## To be done
The listing below should be written out exactly; please include all of it.

===== Data for this task

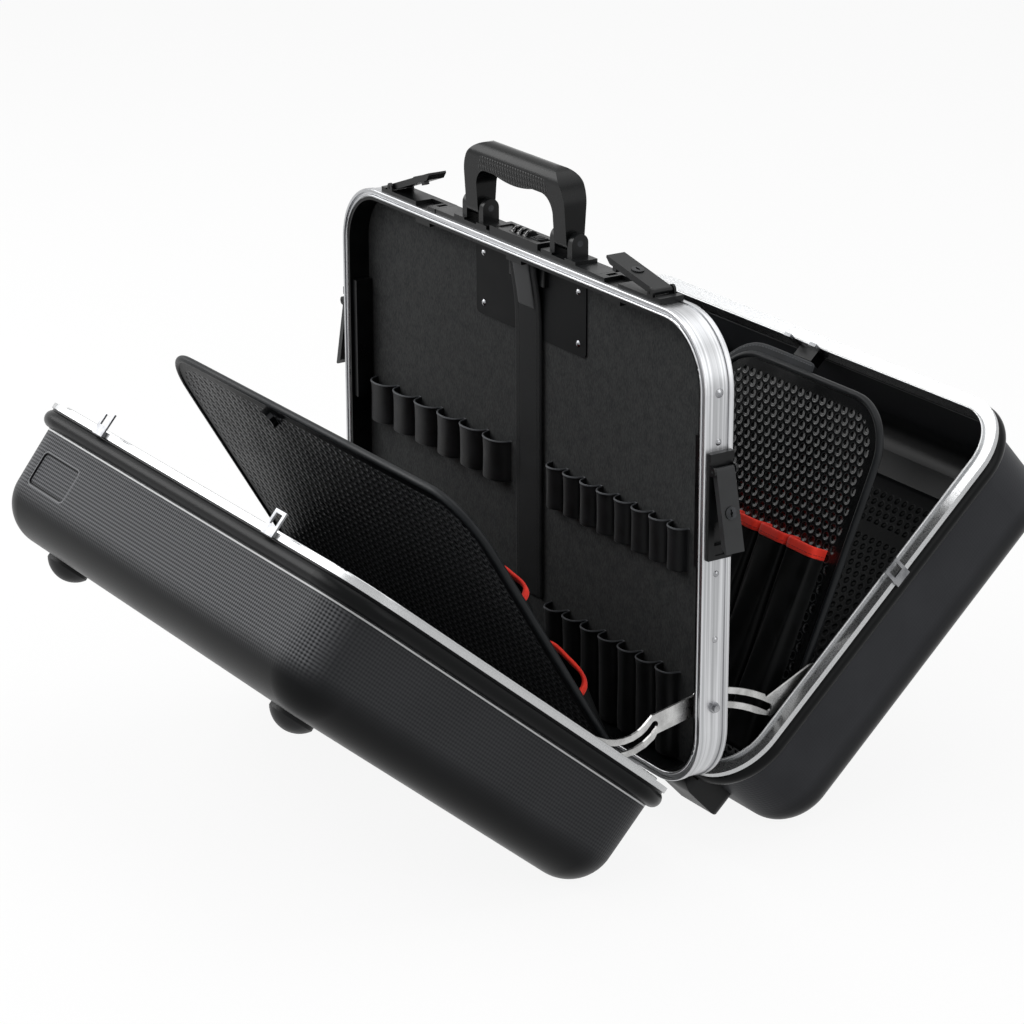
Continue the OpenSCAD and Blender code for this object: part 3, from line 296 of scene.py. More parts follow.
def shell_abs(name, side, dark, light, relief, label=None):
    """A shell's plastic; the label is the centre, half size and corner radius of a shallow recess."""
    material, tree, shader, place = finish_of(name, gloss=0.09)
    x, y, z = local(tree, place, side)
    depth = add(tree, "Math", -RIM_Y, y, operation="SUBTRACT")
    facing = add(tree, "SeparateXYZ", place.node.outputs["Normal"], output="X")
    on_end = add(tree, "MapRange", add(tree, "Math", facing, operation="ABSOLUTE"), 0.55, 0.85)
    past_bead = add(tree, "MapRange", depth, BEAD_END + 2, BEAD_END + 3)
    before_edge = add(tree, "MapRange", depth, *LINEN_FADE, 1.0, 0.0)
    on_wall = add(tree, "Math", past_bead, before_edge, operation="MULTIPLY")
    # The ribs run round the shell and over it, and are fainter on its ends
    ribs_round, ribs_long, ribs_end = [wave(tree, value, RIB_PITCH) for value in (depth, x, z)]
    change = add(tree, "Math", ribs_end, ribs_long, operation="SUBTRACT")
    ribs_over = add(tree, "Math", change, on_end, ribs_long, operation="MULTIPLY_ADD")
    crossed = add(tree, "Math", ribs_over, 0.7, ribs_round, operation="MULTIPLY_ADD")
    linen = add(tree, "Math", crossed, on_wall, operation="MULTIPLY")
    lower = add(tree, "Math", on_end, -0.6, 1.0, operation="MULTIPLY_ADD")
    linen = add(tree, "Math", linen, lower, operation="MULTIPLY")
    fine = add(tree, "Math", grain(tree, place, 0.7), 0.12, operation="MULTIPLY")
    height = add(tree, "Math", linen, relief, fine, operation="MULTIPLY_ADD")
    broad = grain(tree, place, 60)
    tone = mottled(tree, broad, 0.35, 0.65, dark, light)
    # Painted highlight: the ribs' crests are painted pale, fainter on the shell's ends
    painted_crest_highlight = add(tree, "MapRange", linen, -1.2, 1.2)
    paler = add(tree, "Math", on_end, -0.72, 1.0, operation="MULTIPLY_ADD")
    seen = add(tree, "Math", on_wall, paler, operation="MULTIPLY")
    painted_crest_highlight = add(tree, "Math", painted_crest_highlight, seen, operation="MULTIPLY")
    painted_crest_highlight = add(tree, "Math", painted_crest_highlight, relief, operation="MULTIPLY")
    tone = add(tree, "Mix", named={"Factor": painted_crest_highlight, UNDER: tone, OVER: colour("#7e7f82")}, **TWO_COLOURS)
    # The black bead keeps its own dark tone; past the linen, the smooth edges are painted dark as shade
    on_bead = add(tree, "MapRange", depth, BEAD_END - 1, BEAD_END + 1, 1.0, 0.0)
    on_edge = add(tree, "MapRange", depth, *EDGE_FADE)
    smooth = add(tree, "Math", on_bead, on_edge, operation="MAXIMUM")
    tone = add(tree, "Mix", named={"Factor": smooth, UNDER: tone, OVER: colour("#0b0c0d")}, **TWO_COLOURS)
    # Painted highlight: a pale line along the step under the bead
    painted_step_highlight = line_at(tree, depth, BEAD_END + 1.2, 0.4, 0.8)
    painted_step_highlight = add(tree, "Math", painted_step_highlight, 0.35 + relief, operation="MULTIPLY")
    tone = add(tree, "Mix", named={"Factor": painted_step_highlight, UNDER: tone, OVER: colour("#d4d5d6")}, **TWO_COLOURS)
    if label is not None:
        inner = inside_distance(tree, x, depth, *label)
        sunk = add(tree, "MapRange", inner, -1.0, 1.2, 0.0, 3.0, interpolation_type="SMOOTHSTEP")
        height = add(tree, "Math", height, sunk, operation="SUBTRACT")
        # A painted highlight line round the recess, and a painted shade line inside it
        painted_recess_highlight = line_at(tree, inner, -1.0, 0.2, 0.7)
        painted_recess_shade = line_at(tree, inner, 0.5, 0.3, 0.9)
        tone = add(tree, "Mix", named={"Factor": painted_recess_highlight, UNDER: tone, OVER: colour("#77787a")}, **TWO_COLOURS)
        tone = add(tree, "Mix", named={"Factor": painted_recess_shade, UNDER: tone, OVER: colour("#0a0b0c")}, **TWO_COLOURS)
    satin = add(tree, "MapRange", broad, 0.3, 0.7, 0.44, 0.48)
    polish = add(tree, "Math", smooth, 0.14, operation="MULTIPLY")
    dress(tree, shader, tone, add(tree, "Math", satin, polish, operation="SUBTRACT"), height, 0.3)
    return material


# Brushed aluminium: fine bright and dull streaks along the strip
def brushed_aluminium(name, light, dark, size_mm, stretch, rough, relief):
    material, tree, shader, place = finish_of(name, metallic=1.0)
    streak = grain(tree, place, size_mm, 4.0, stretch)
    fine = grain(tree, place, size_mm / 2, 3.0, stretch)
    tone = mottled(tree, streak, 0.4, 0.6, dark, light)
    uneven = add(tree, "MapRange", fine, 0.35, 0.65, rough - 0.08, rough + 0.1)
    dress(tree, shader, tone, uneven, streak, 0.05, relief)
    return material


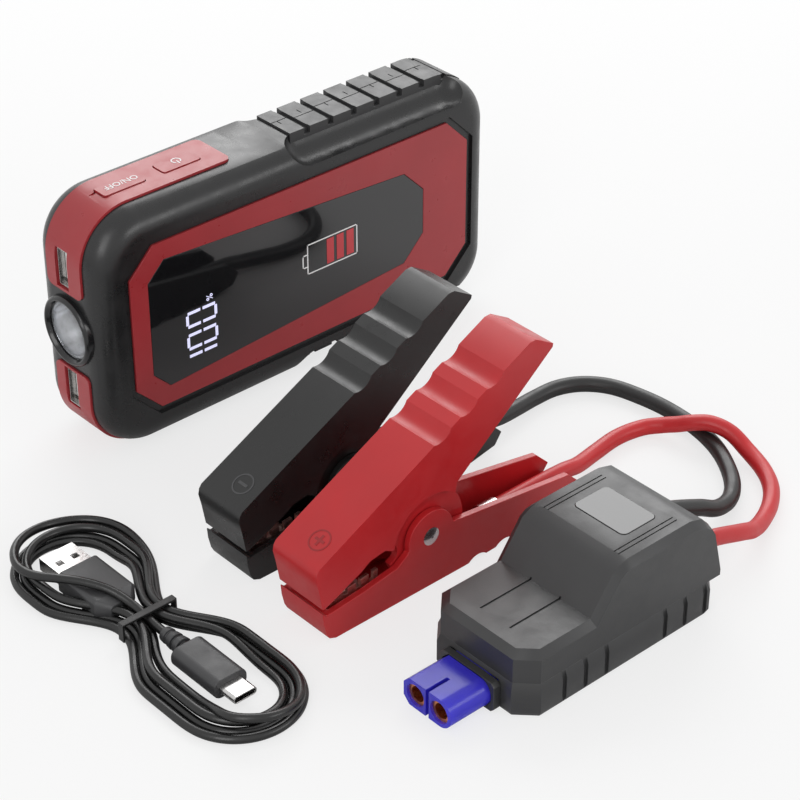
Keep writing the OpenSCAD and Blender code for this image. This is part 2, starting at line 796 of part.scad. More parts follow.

==========

## Solution to the exercise
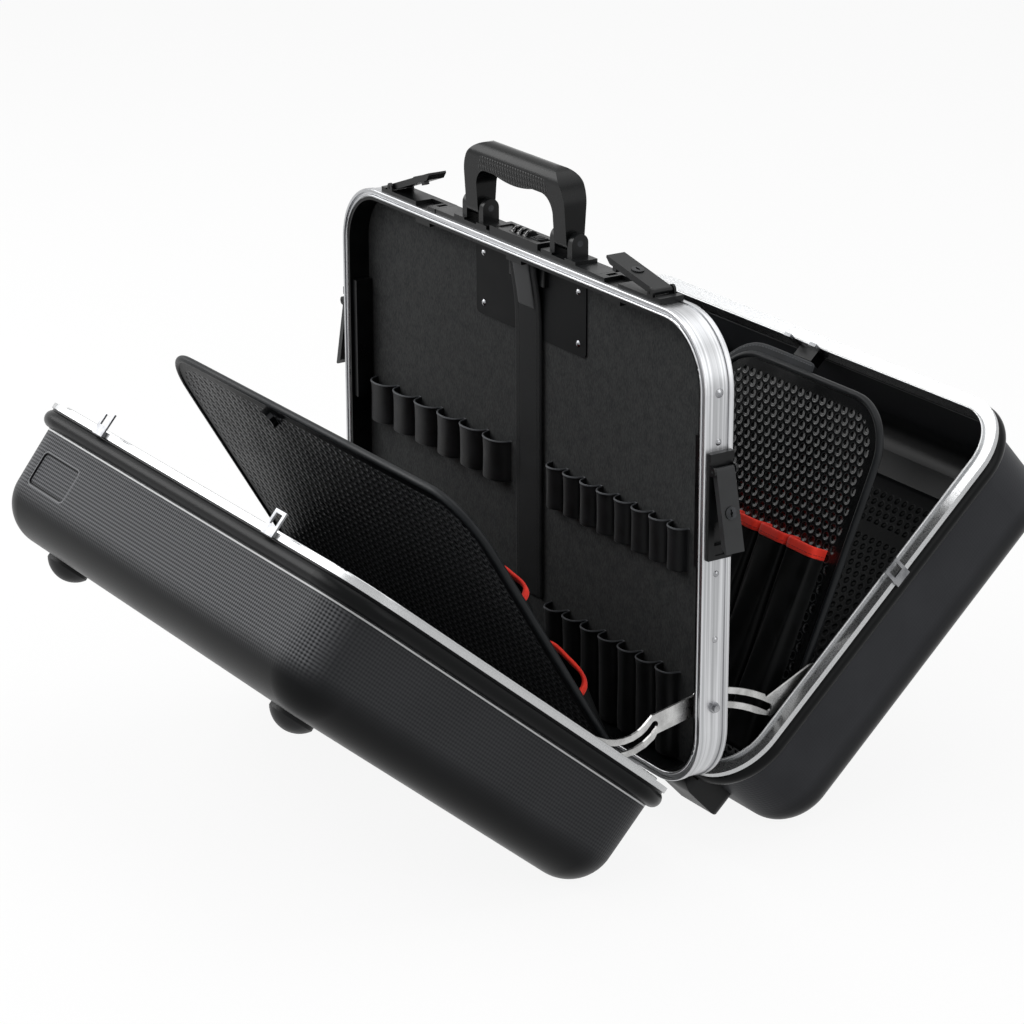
Continue the OpenSCAD and Blender code for this object: part 3, from line 296 of scene.py. More parts follow.
def shell_abs(name, side, dark, light, relief, label=None):
    """A shell's plastic; the label is the centre, half size and corner radius of a shallow recess."""
    material, tree, shader, place = finish_of(name, gloss=0.09)
    x, y, z = local(tree, place, side)
    depth = add(tree, "Math", -RIM_Y, y, operation="SUBTRACT")
    facing = add(tree, "SeparateXYZ", place.node.outputs["Normal"], output="X")
    on_end = add(tree, "MapRange", add(tree, "Math", facing, operation="ABSOLUTE"), 0.55, 0.85)
    past_bead = add(tree, "MapRange", depth, BEAD_END + 2, BEAD_END + 3)
    before_edge = add(tree, "MapRange", depth, *LINEN_FADE, 1.0, 0.0)
    on_wall = add(tree, "Math", past_bead, before_edge, operation="MULTIPLY")
    # The ribs run round the shell and over it, and are fainter on its ends
    ribs_round, ribs_long, ribs_end = [wave(tree, value, RIB_PITCH) for value in (depth, x, z)]
    change = add(tree, "Math", ribs_end, ribs_long, operation="SUBTRACT")
    ribs_over = add(tree, "Math", change, on_end, ribs_long, operation="MULTIPLY_ADD")
    crossed = add(tree, "Math", ribs_over, 0.7, ribs_round, operation="MULTIPLY_ADD")
    linen = add(tree, "Math", crossed, on_wall, operation="MULTIPLY")
    lower = add(tree, "Math", on_end, -0.6, 1.0, operation="MULTIPLY_ADD")
    linen = add(tree, "Math", linen, lower, operation="MULTIPLY")
    fine = add(tree, "Math", grain(tree, place, 0.7), 0.12, operation="MULTIPLY")
    height = add(tree, "Math", linen, relief, fine, operation="MULTIPLY_ADD")
    broad = grain(tree, place, 60)
    tone = mottled(tree, broad, 0.35, 0.65, dark, light)
    # Painted highlight: the ribs' crests are painted pale, fainter on the shell's ends
    painted_crest_highlight = add(tree, "MapRange", linen, -1.2, 1.2)
    paler = add(tree, "Math", on_end, -0.72, 1.0, operation="MULTIPLY_ADD")
    seen = add(tree, "Math", on_wall, paler, operation="MULTIPLY")
    painted_crest_highlight = add(tree, "Math", painted_crest_highlight, seen, operation="MULTIPLY")
    painted_crest_highlight = add(tree, "Math", painted_crest_highlight, relief, operation="MULTIPLY")
    tone = add(tree, "Mix", named={"Factor": painted_crest_highlight, UNDER: tone, OVER: colour("#7e7f82")}, **TWO_COLOURS)
    # The black bead keeps its own dark tone; past the linen, the smooth edges are painted dark as shade
    on_bead = add(tree, "MapRange", depth, BEAD_END - 1, BEAD_END + 1, 1.0, 0.0)
    on_edge = add(tree, "MapRange", depth, *EDGE_FADE)
    smooth = add(tree, "Math", on_bead, on_edge, operation="MAXIMUM")
    tone = add(tree, "Mix", named={"Factor": smooth, UNDER: tone, OVER: colour("#0b0c0d")}, **TWO_COLOURS)
    # Painted highlight: a pale line along the step under the bead
    painted_step_highlight = line_at(tree, depth, BEAD_END + 1.2, 0.4, 0.8)
    painted_step_highlight = add(tree, "Math", painted_step_highlight, 0.35 + relief, operation="MULTIPLY")
    tone = add(tree, "Mix", named={"Factor": painted_step_highlight, UNDER: tone, OVER: colour("#d4d5d6")}, **TWO_COLOURS)
    if label is not None:
        inner = inside_distance(tree, x, depth, *label)
        sunk = add(tree, "MapRange", inner, -1.0, 1.2, 0.0, 3.0, interpolation_type="SMOOTHSTEP")
        height = add(tree, "Math", height, sunk, operation="SUBTRACT")
        # A painted highlight line round the recess, and a painted shade line inside it
        painted_recess_highlight = line_at(tree, inner, -1.0, 0.2, 0.7)
        painted_recess_shade = line_at(tree, inner, 0.5, 0.3, 0.9)
        tone = add(tree, "Mix", named={"Factor": painted_recess_highlight, UNDER: tone, OVER: colour("#77787a")}, **TWO_COLOURS)
        tone = add(tree, "Mix", named={"Factor": painted_recess_shade, UNDER: tone, OVER: colour("#0a0b0c")}, **TWO_COLOURS)
    satin = add(tree, "MapRange", broad, 0.3, 0.7, 0.44, 0.48)
    polish = add(tree, "Math", smooth, 0.14, operation="MULTIPLY")
    dress(tree, shader, tone, add(tree, "Math", satin, polish, operation="SUBTRACT"), height, 0.3)
    return material


# Brushed aluminium: fine bright and dull streaks along the strip
def brushed_aluminium(name, light, dark, size_mm, stretch, rough, relief):
    material, tree, shader, place = finish_of(name, metallic=1.0)
    streak = grain(tree, place, size_mm, 4.0, stretch)
    fine = grain(tree, place, size_mm / 2, 3.0, stretch)
    tone = mottled(tree, streak, 0.4, 0.6, dark, light)
    uneven = add(tree, "MapRange", fine, 0.35, 0.65, rough - 0.08, rough + 0.1)
    dress(tree, shader, tone, uneven, streak, 0.05, relief)
    return material


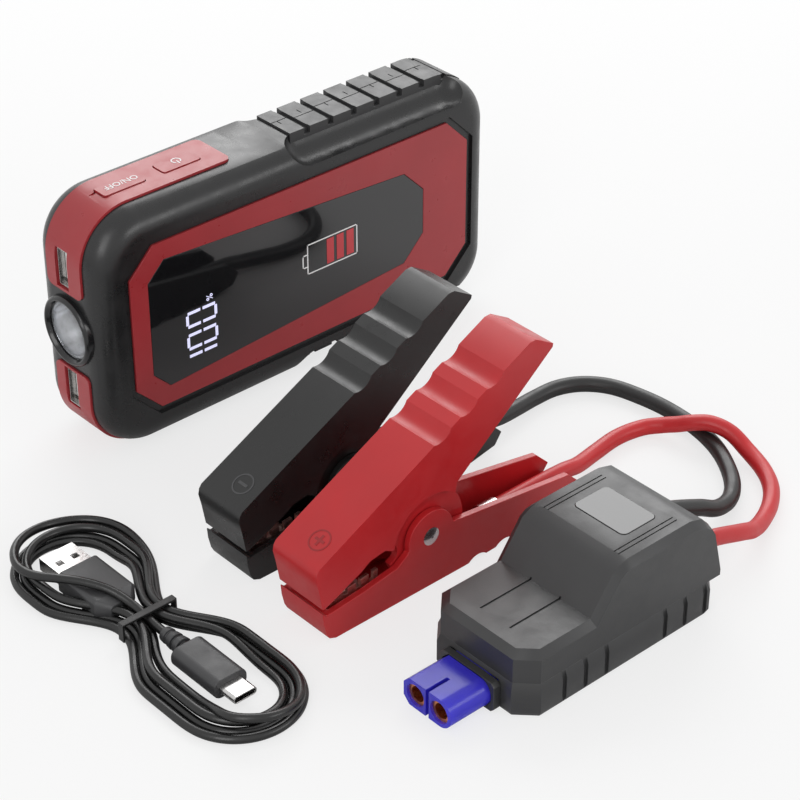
Keep writing the OpenSCAD and Blender code for this image. This is part 2, starting at line 796 of part.scad. More parts follow.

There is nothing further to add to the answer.